What should I do to support Bessemer workers?

If you’re on any kind of labor-related news or social media sites these days, you know that the RWDSU has a union election happening at an Amazon worksite in Bessemer, Alabama, covering about 5,800 workers. This is an historic election, not just for its size, but because it is led by Black women workers in the South.

Over the weekend, calls for a boycott of Amazon began to surface, and quickly spread across labor Twitter and Facebook, leading the union to put out a statement on Sunday saying that they did not call for, nor endorse, a boycott.

I understand completely why the union did this, and I don’t think a hastily-organized boycott is ever a good idea–but I think it’s also a missed opportunity to ask their supporters around the US to stand with workers in Bessemer, against the enormous pressure that is being put on them to vote “no” by their boss, who is one of the richest (and therefore most powerful) people on earth.

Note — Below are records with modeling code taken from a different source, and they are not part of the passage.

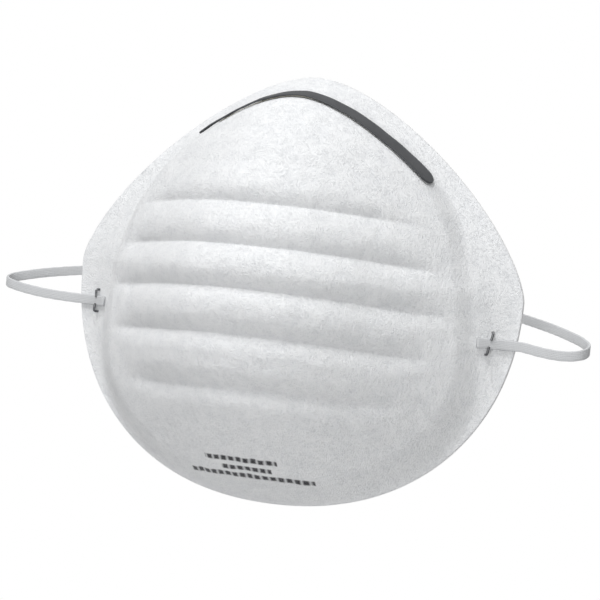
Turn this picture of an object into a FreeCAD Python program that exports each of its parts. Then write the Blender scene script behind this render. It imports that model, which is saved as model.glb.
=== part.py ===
import FreeCAD, Part
import math
import os

from FreeCAD import Placement, Rotation, Vector

# Disposable dust mask: a moulded non-woven cup with a pinched metal nose strip and one elastic strap
# that is stapled to the flange on both sides.
#
# Frame, in millimetres: +Z is up as worn, the front of the cup faces -Y, the wearer is on +Y.  The
# origin is near the middle of the face opening: the widest line of the rim is a little above it, and
# the rearmost point of the rim is close to the plane Y = 0.

SIZES = {
    # outline of the rim, as two half superellipses that share their width
    "half_width": 68.2,
    "widest_level": 5.5,
    "top_height": 60.4,
    "bottom_height": 64.7,
    "top_power": 1.417,
    "bottom_power": 2.2,
    "peak_rounding": 8.9,
    # dome
    "rim_front": -5.0,
    "chin_forward": 4.3,
    "cup_depth": 43.2,
    "top_fullness": 2.3,
    "bottom_fullness": 2.3,
    "side_fullness": 2.0,
    "side_flare": 1.7,
    # steep wall between the dome and the flange: its height along Y, and where it stands and how
    # wide it is, both as a share of the way from the middle to the rim
    "wall_top": 6.4,
    "wall_bottom": 3.8,
    "wall_side": 1.2,
    "wall_reach_top": 0.9,
    "wall_reach_bottom": 0.94,
    "wall_reach_side": 0.785,
    "wall_span_top": 0.057,
    "wall_span_bottom": 0.13,
    "wall_span_side": 0.06,
    "side_sharpness": 5.0,
    # moulded ribs: grooves pressed into the dome, each at its own height
    "groove_depth": 2.8,
    "crease_depth": 0.6,
    "groove_reach": 6.0,
    "groove_arch": 0.001,
    "groove_end": 0.715,
    "groove_fade": 0.1,
    "groove_shift": -2.0,
    "crease_level": 36.5,
    "groove_one": 25.2,
    "groove_two": 13.4,
    "groove_three": 1.4,
    "groove_four": -11.2,
    "groove_five": -26.2,
    # the three webs of the wall, and the gap between two of them
    "cover_web": 0.8,
    "filter_web": 0.7,
    "liner_web": 0.6,
    "web_gap": 0.15,
    # nose strip and the bead that holds it
    "strip_line": 0.895,
    "strip_left_end": -29.5,
    "strip_right_end": 39.2,
    "strip_half_width": 3.0,
    "strip_thickness": 0.6,
    "bead_half_width": 1.7,
    "bead_inset": 5.5,
    "bead_thickness": 0.2,
    "seat_gap": 0.1,
    # strap
    "strap_width": 2.8,
    "strap_thickness": 0.8,
    "strap_level": -6.7,
    "strap_inner_end": 56.6,
    "strap_tab_end": 68.6,
    "strap_seat_gap": 0.15,
    # staples
    "staple_place": 59.8,
    "staple_wire": 0.34,
    "staple_crown": 6.4,
    "staple_point": 2.3,
    "staple_slant_left": 2.0,
    "staple_slant_right": 12.0,
}

doc = FreeCAD.newDocument("dust_mask")
sheet = doc.addObject("Spreadsheet::Sheet", "Sizes")
for row, (name, value) in enumerate(SIZES.items(), start=1):
    sheet.set(f"A{row}", name)
    sheet.set(f"B{row}", str(value))
    sheet.setAlias(f"B{row}", name)
doc.recompute()


def size(name):
    """One driving dimension, read back from the sheet."""
    return float(sheet.get(name))


# ---------------------------------------------------------------------------------------------
# The cup's surface.  `reach` is 0 near the middle of the cup and 1 on the rim.  The bowl is
# depth * (1 - reach^fullness)^flare in front of the rim; a steep wall lifts it off the flange that
# runs round the cup, most of all over the nose, where the strip lies on that wall.

HALF_WIDTH = size("half_width")
GROOVES = [(size("crease_level"), size("crease_depth"))] + [
    (size(name), size("groove_depth"))
    for name in ("groove_one", "groove_two", "groove_three", "groove_four", "groove_five")
]
SLOPE_STEP = 0.05
MIDDLE_SPAN = 0.4
widest_level = size("widest_level")
size_top, power_top = size("top_height"), size("top_power")
size_bottom, power_bottom = size("bottom_height"), size("bottom_power")
peak_rounding = size("peak_rounding")
rim_front, chin_forward, cup_depth = size("rim_front"), size("chin_forward"), size("cup_depth")
top_fullness, bottom_fullness = size("top_fullness"), size("bottom_fullness")
side_fullness, side_flare = size("side_fullness"), size("side_flare")
groove_reach, groove_arch = size("groove_reach"), size("groove_arch")
groove_end, groove_fade, groove_shift = size("groove_end"), size("groove_fade"), size("groove_shift")
wall_heights = size("wall_top"), size("wall_bottom"), size("wall_side")
wall_reaches = size("wall_reach_top"), size("wall_reach_bottom"), size("wall_reach_side")
wall_spans = size("wall_span_top"), size("wall_span_bottom"), size("wall_span_side")
side_sharpness = size("side_sharpness")


def outline_shape(z):
    """Height and power of the half superellipse that the level z belongs to."""
    if z > widest_level:
        return size_top, power_top
    return size_bottom, power_bottom


def ease(value):
    """Smoothstep from 0 to 1."""
    value = min(max(value, 0.0), 1.0)
    return value * value * (3 - 2 * value)


def blended(values, share, z):
    """One of the (top, bottom, side) values, blended from its half towards the side."""
    top, bottom, side = values
    upright = top if z > widest_level else bottom
    return upright + (side - upright) * share


def reach(x, z):
    """How far out a point is: 1 on the rim, along any ray from the middle."""
    height, power = outline_shape(z)
    across = math.hypot(x, peak_rounding) / HALF_WIDTH
    return (across ** power + (abs(z - widest_level) / height) ** power) ** (1 / power)


def side_share(x, z):
    """0 straight above or below the middle of the cup, 1 straight beside it."""
    across = (x / HALF_WIDTH) ** 2
    along = ((z - widest_level) / outline_shape(z)[0]) ** 2
    return across / (across + along + 1e-9)


def bowl(x, z):
    """Y of the smooth bowl, lifted by the wall's whole height everywhere."""
    out = reach(x, z)
    share = side_share(x, z)
    lift = blended(wall_heights, share ** side_sharpness, z)
    even_share = 0.5 + (share - 0.5) * ease((out - peak_rounding / HALF_WIDTH) / MIDDLE_SPAN)
    fullness = blended((top_fullness, bottom_fullness, side_fullness), even_share, z)
    flare = 1 + (side_flare - 1) * even_share
    left = 1 - out ** fullness
    down = max(widest_level - z, 0) / size_bottom
    rim = rim_front - chin_forward * down * down
    return rim - lift - (cup_depth - lift) * math.copysign(abs(left) ** flare, left)


def dome(x, z):
    """Y of the outer surface without grooves: the bowl, brought back to the flange by the wall."""
    share = side_share(x, z) ** side_sharpness
    height, place, span = (blended(values, share, z) for values in (wall_heights, wall_reaches, wall_spans))
    return bowl(x, z) + height * ease(0.5 + (reach(x, z) - place) / span)


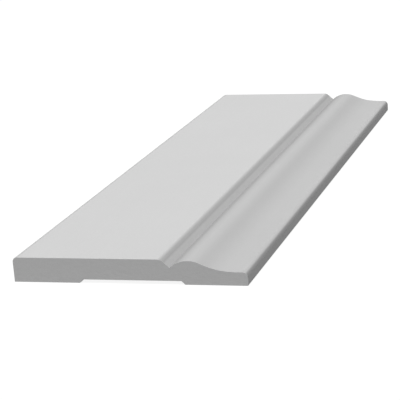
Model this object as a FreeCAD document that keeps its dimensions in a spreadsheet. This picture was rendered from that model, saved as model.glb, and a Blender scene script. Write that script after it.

A disclaimer: as far as I know, I don’t know anyone personally working on the organizing campaign in Alabama, and I am not throwing shade on anyone in the RWDSU. This campaign is extremely exciting and I have every hope that they will win.

But historically, many unions have asked for very limited support from other unions, or from members of the general public in organizing drives, and I wonder if it’s time for us to start reimagining what a corporate campaign could look like, in the 21st century.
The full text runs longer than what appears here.